<<<<
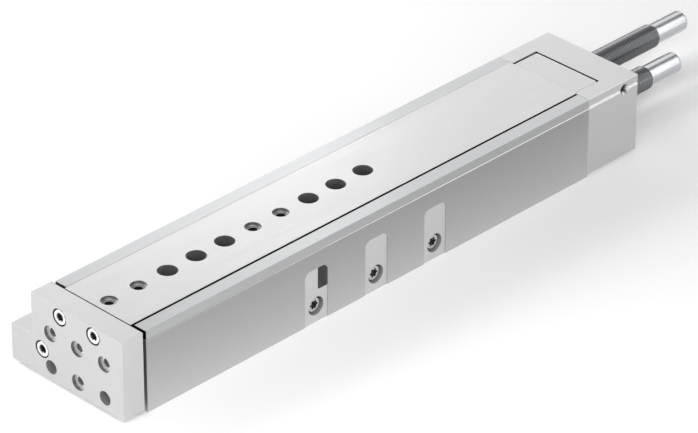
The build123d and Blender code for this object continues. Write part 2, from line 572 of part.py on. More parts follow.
# End block: closes the slide's rear end and reaches down to carry the advance absorber
with BuildPart() as slide_end_block:
    with BuildSketch(Plane.YZ.offset(SLIDE_REAR)):
        with BuildLine():
            Polyline(
                (-END_BLOCK_HALF_WIDTH, END_BLOCK_TOP),
                (END_BLOCK_HALF_WIDTH, END_BLOCK_TOP),
                (END_BLOCK_HALF_WIDTH, SLIDE_BOTTOM),
                (END_BLOCK_FOOT_HALF, SLIDE_BOTTOM),
                (END_BLOCK_FOOT_HALF, END_BLOCK_FOOT_Z),
                (-END_BLOCK_FOOT_HALF, END_BLOCK_FOOT_Z),
                (-END_BLOCK_FOOT_HALF, SLIDE_BOTTOM),
                (-END_BLOCK_HALF_WIDTH, SLIDE_BOTTOM),
                close=True,
            )
        make_face()
    extrude(amount=END_BLOCK_LENGTH)
    upright_edges = slide_end_block.edges().filter_by(Axis.Z)
    rear_corners = upright_edges.filter_by_position(Axis.X, END_BLOCK_REAR, END_BLOCK_REAR).sort_by(Axis.Y)
    fillet([rear_corners[0], rear_corners[-1]], END_BLOCK_CORNER)
    top_face = slide_end_block.faces().sort_by(Axis.Z)[-1]
    chamfer(top_face.edges().sort_by(Axis.X)[1:], LIGHT_BREAK)
    bar(SLIDE_REAR, END_BLOCK_REAR, ADVANCE_YZ, SLEEVE_RADIUS + FIT, Mode.SUBTRACT)
    with Locations(END_BLOCK_FACE):
        with Locations(*END_SCREW_PLACES):
            CounterBoreHole(M5_RADIUS + FIT, M5_SINK_RADIUS, M5_SINK_DEPTH, END_BLOCK_LENGTH)
slide_end_block.part.label = "slide_end_block"
export_step(slide_end_block.part, "parts/slide_end_block.step")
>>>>
== Exercise aim ==
Write out every line of the preceding listing that contains "parts".

== Full response ==
The build123d and Blender code for this object continues. Write part 2, from line 572 of part.py on. More parts follow.
export_step(slide_end_block.part, "parts/slide_end_block.step")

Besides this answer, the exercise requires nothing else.